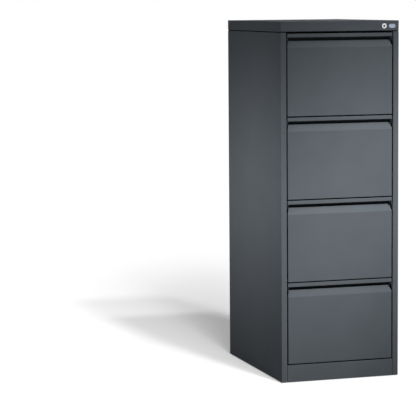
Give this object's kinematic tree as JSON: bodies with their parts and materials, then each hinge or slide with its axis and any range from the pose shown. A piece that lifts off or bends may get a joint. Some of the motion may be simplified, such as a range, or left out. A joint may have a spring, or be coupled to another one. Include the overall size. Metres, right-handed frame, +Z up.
{
  "type": "filing cabinet",
  "caption": "Upright steel filing cabinet with full-extension file drawers, recessed full-width pulls, a cam lock and a lock bar behind the stile.",
  "frame": {"origin": "on the floor, under the middle of the cabinet's box", "axes": "+X to the right seen from the front, +Y towards the back, +Z up; the drawers open towards -Y"},
  "size_m": [0.46, 0.62, 1.321],
  "materials": {
    "paint": "satin powder coat",
    "drawer_paint": "satin powder coat",
    "zinc_steel": "zinc plated",
    "ball_steel": "polished",
    "lock_chrome": "satin chrome",
    "lock_core": "dark",
    "badge_metal": "satin",
    "nylon": "moulded",
    "rubber": "matt"
  },
  "bodies": {
    "cabinet": {"side_panel_left": "paint", "side_panel_right": "paint", "back_panel": "paint", "lid": "paint", "lid_stiffener": "paint", "plinth": "paint", "base_pan": "paint", "front_posts": "zinc_steel", "rear_posts": "zinc_steel", "glides": "nylon", "glide_studs": "zinc_steel", "rear_bumpers": "rubber", "badge_plate": "badge_metal", "lock_housing": "lock_chrome", "lock_nut": "zinc_steel", "lock_bar_guides": "zinc_steel", "slide_outer_1": "zinc_steel", "slide_outer_2": "zinc_steel", "slide_outer_3": "zinc_steel", "slide_outer_4": "zinc_steel"},
    "drawer_1": {"front_skin_1": "drawer_paint", "front_inner_1": "drawer_paint", "tray_1": "drawer_paint", "tray_back_1": "drawer_paint", "file_rails_1": "zinc_steel", "slide_inner_1": "zinc_steel", "lock_catch_1": "zinc_steel"},
    "slides_1": {"slide_middle_1": "zinc_steel", "ball_cages_1": "ball_steel"},
    "drawer_2": {"front_skin_2": "drawer_paint", "front_inner_2": "drawer_paint", "tray_2": "drawer_paint", "tray_back_2": "drawer_paint", "file_rails_2": "zinc_steel", "slide_inner_2": "zinc_steel", "lock_catch_2": "zinc_steel"},
    "slides_2": {"slide_middle_2": "zinc_steel", "ball_cages_2": "ball_steel"},
    "drawer_3": {"front_skin_3": "drawer_paint", "front_inner_3": "drawer_paint", "tray_3": "drawer_paint", "tray_back_3": "drawer_paint", "file_rails_3": "zinc_steel", "slide_inner_3": "zinc_steel", "lock_catch_3": "zinc_steel"},
    "slides_3": {"slide_middle_3": "zinc_steel", "ball_cages_3": "ball_steel"},
    "drawer_4": {"front_skin_4": "drawer_paint", "front_inner_4": "drawer_paint", "tray_4": "drawer_paint", "tray_back_4": "drawer_paint", "file_rails_4": "zinc_steel", "slide_inner_4": "zinc_steel", "lock_catch_4": "zinc_steel"},
    "slides_4": {"slide_middle_4": "zinc_steel", "ball_cages_4": "ball_steel"},
    "lock": {"lock_barrel": "lock_core", "lock_cam": "zinc_steel"},
    "lock_bar": {"lock_bar": "zinc_steel", "lock_bar_tabs": "zinc_steel"}
  },
  "joints": [
    {"name": "drawer_1_slide", "type": "slide", "parent": "cabinet", "child": "drawer_1", "axis": [0, -1, 0], "range_m": [0, 0.54]},
    {"name": "slides_1_slide", "type": "slide", "parent": "cabinet", "child": "slides_1", "axis": [0, -1, 0], "range_m": [0, 0.27]},
    {"name": "drawer_2_slide", "type": "slide", "parent": "cabinet", "child": "drawer_2", "axis": [0, -1, 0], "range_m": [0, 0.54]},
    {"name": "slides_2_slide", "type": "slide", "parent": "cabinet", "child": "slides_2", "axis": [0, -1, 0], "range_m": [0, 0.27]},
    {"name": "drawer_3_slide", "type": "slide", "parent": "cabinet", "child": "drawer_3", "axis": [0, -1, 0], "range_m": [0, 0.54]},
    {"name": "slides_3_slide", "type": "slide", "parent": "cabinet", "child": "slides_3", "axis": [0, -1, 0], "range_m": [0, 0.27]},
    {"name": "drawer_4_slide", "type": "slide", "parent": "cabinet", "child": "drawer_4", "axis": [0, -1, 0], "range_m": [0, 0.54]},
    {"name": "slides_4_slide", "type": "slide", "parent": "cabinet", "child": "slides_4", "axis": [0, -1, 0], "range_m": [0, 0.27]},
    {"name": "lock_turn", "type": "hinge", "parent": "cabinet", "child": "lock", "pos_m": [0.172, -0.3085, 1.301], "axis": [0, 1, 0], "range_deg": [0, 90]},
    {"name": "lock_bar_lift", "type": "slide", "parent": "cabinet", "child": "lock_bar", "axis": [0, 0, 1], "range_m": [0, 0.0113]}
  ],
  "couplings": [
    {"joint": "slides_1_slide", "follows": "drawer_1_slide", "ratio": 0.5},
    {"joint": "slides_2_slide", "follows": "drawer_2_slide", "ratio": 0.5},
    {"joint": "slides_3_slide", "follows": "drawer_3_slide", "ratio": 0.5},
    {"joint": "slides_4_slide", "follows": "drawer_4_slide", "ratio": 0.5},
    {"joint": "lock_turn", "follows": "lock_bar_lift", "rad_per_m": 138.89}
  ]
}
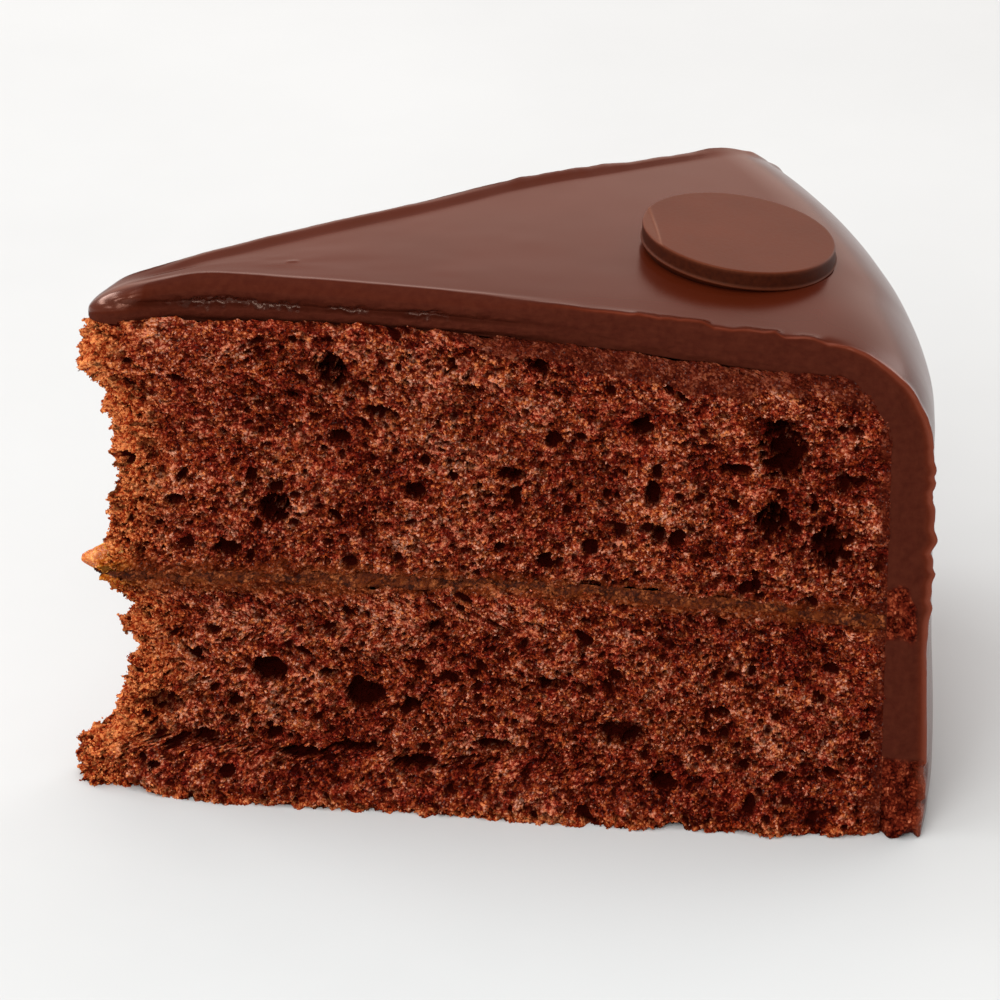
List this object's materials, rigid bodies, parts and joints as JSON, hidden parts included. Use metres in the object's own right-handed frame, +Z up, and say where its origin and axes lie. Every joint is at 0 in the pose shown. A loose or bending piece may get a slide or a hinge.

————————

### What you will do
Write out every line from the records above, word for word.

### Output
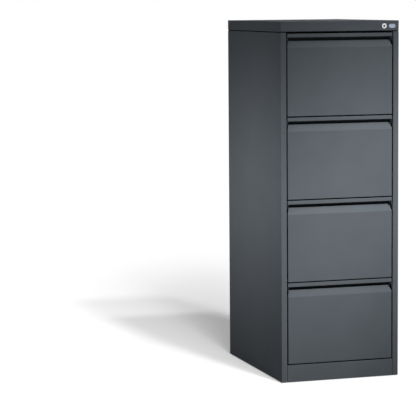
Give this object's kinematic tree as JSON: bodies with their parts and materials, then each hinge or slide with its axis and any range from the pose shown. A piece that lifts off or bends may get a joint. Some of the motion may be simplified, such as a range, or left out. A joint may have a spring, or be coupled to another one. Include the overall size. Metres, right-handed frame, +Z up.
{
  "type": "filing cabinet",
  "caption": "Upright steel filing cabinet with full-extension file drawers, recessed full-width pulls, a cam lock and a lock bar behind the stile.",
  "frame": {"origin": "on the floor, under the middle of the cabinet's box", "axes": "+X to the right seen from the front, +Y towards the back, +Z up; the drawers open towards -Y"},
  "size_m": [0.46, 0.62, 1.321],
  "materials": {
    "paint": "satin powder coat",
    "drawer_paint": "satin powder coat",
    "zinc_steel": "zinc plated",
    "ball_steel": "polished",
    "lock_chrome": "satin chrome",
    "lock_core": "dark",
    "badge_metal": "satin",
    "nylon": "moulded",
    "rubber": "matt"
  },
  "bodies": {
    "cabinet": {"side_panel_left": "paint", "side_panel_right": "paint", "back_panel": "paint", "lid": "paint", "lid_stiffener": "paint", "plinth": "paint", "base_pan": "paint", "front_posts": "zinc_steel", "rear_posts": "zinc_steel", "glides": "nylon", "glide_studs": "zinc_steel", "rear_bumpers": "rubber", "badge_plate": "badge_metal", "lock_housing": "lock_chrome", "lock_nut": "zinc_steel", "lock_bar_guides": "zinc_steel", "slide_outer_1": "zinc_steel", "slide_outer_2": "zinc_steel", "slide_outer_3": "zinc_steel", "slide_outer_4": "zinc_steel"},
    "drawer_1": {"front_skin_1": "drawer_paint", "front_inner_1": "drawer_paint", "tray_1": "drawer_paint", "tray_back_1": "drawer_paint", "file_rails_1": "zinc_steel", "slide_inner_1": "zinc_steel", "lock_catch_1": "zinc_steel"},
    "slides_1": {"slide_middle_1": "zinc_steel", "ball_cages_1": "ball_steel"},
    "drawer_2": {"front_skin_2": "drawer_paint", "front_inner_2": "drawer_paint", "tray_2": "drawer_paint", "tray_back_2": "drawer_paint", "file_rails_2": "zinc_steel", "slide_inner_2": "zinc_steel", "lock_catch_2": "zinc_steel"},
    "slides_2": {"slide_middle_2": "zinc_steel", "ball_cages_2": "ball_steel"},
    "drawer_3": {"front_skin_3": "drawer_paint", "front_inner_3": "drawer_paint", "tray_3": "drawer_paint", "tray_back_3": "drawer_paint", "file_rails_3": "zinc_steel", "slide_inner_3": "zinc_steel", "lock_catch_3": "zinc_steel"},
    "slides_3": {"slide_middle_3": "zinc_steel", "ball_cages_3": "ball_steel"},
    "drawer_4": {"front_skin_4": "drawer_paint", "front_inner_4": "drawer_paint", "tray_4": "drawer_paint", "tray_back_4": "drawer_paint", "file_rails_4": "zinc_steel", "slide_inner_4": "zinc_steel", "lock_catch_4": "zinc_steel"},
    "slides_4": {"slide_middle_4": "zinc_steel", "ball_cages_4": "ball_steel"},
    "lock": {"lock_barrel": "lock_core", "lock_cam": "zinc_steel"},
    "lock_bar": {"lock_bar": "zinc_steel", "lock_bar_tabs": "zinc_steel"}
  },
  "joints": [
    {"name": "drawer_1_slide", "type": "slide", "parent": "cabinet", "child": "drawer_1", "axis": [0, -1, 0], "range_m": [0, 0.54]},
    {"name": "slides_1_slide", "type": "slide", "parent": "cabinet", "child": "slides_1", "axis": [0, -1, 0], "range_m": [0, 0.27]},
    {"name": "drawer_2_slide", "type": "slide", "parent": "cabinet", "child": "drawer_2", "axis": [0, -1, 0], "range_m": [0, 0.54]},
    {"name": "slides_2_slide", "type": "slide", "parent": "cabinet", "child": "slides_2", "axis": [0, -1, 0], "range_m": [0, 0.27]},
    {"name": "drawer_3_slide", "type": "slide", "parent": "cabinet", "child": "drawer_3", "axis": [0, -1, 0], "range_m": [0, 0.54]},
    {"name": "slides_3_slide", "type": "slide", "parent": "cabinet", "child": "slides_3", "axis": [0, -1, 0], "range_m": [0, 0.27]},
    {"name": "drawer_4_slide", "type": "slide", "parent": "cabinet", "child": "drawer_4", "axis": [0, -1, 0], "range_m": [0, 0.54]},
    {"name": "slides_4_slide", "type": "slide", "parent": "cabinet", "child": "slides_4", "axis": [0, -1, 0], "range_m": [0, 0.27]},
    {"name": "lock_turn", "type": "hinge", "parent": "cabinet", "child": "lock", "pos_m": [0.172, -0.3085, 1.301], "axis": [0, 1, 0], "range_deg": [0, 90]},
    {"name": "lock_bar_lift", "type": "slide", "parent": "cabinet", "child": "lock_bar", "axis": [0, 0, 1], "range_m": [0, 0.0113]}
  ],
  "couplings": [
    {"joint": "slides_1_slide", "follows": "drawer_1_slide", "ratio": 0.5},
    {"joint": "slides_2_slide", "follows": "drawer_2_slide", "ratio": 0.5},
    {"joint": "slides_3_slide", "follows": "drawer_3_slide", "ratio": 0.5},
    {"joint": "slides_4_slide", "follows": "drawer_4_slide", "ratio": 0.5},
    {"joint": "lock_turn", "follows": "lock_bar_lift", "rad_per_m": 138.89}
  ]
}
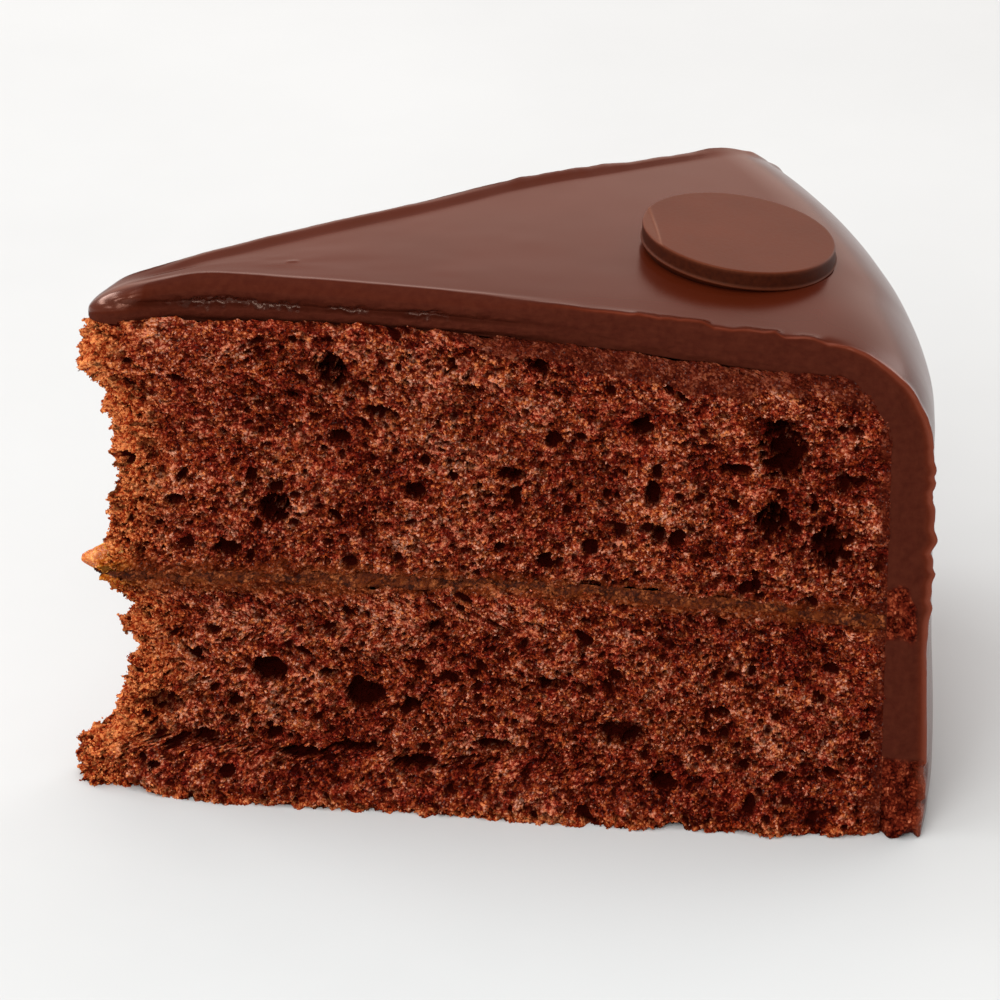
List this object's materials, rigid bodies, parts and joints as JSON, hidden parts included. Use metres in the object's own right-handed frame, +Z up, and say where its origin and axes lie. Every joint is at 0 in the pose shown. A loose or bending piece may get a slide or a hinge.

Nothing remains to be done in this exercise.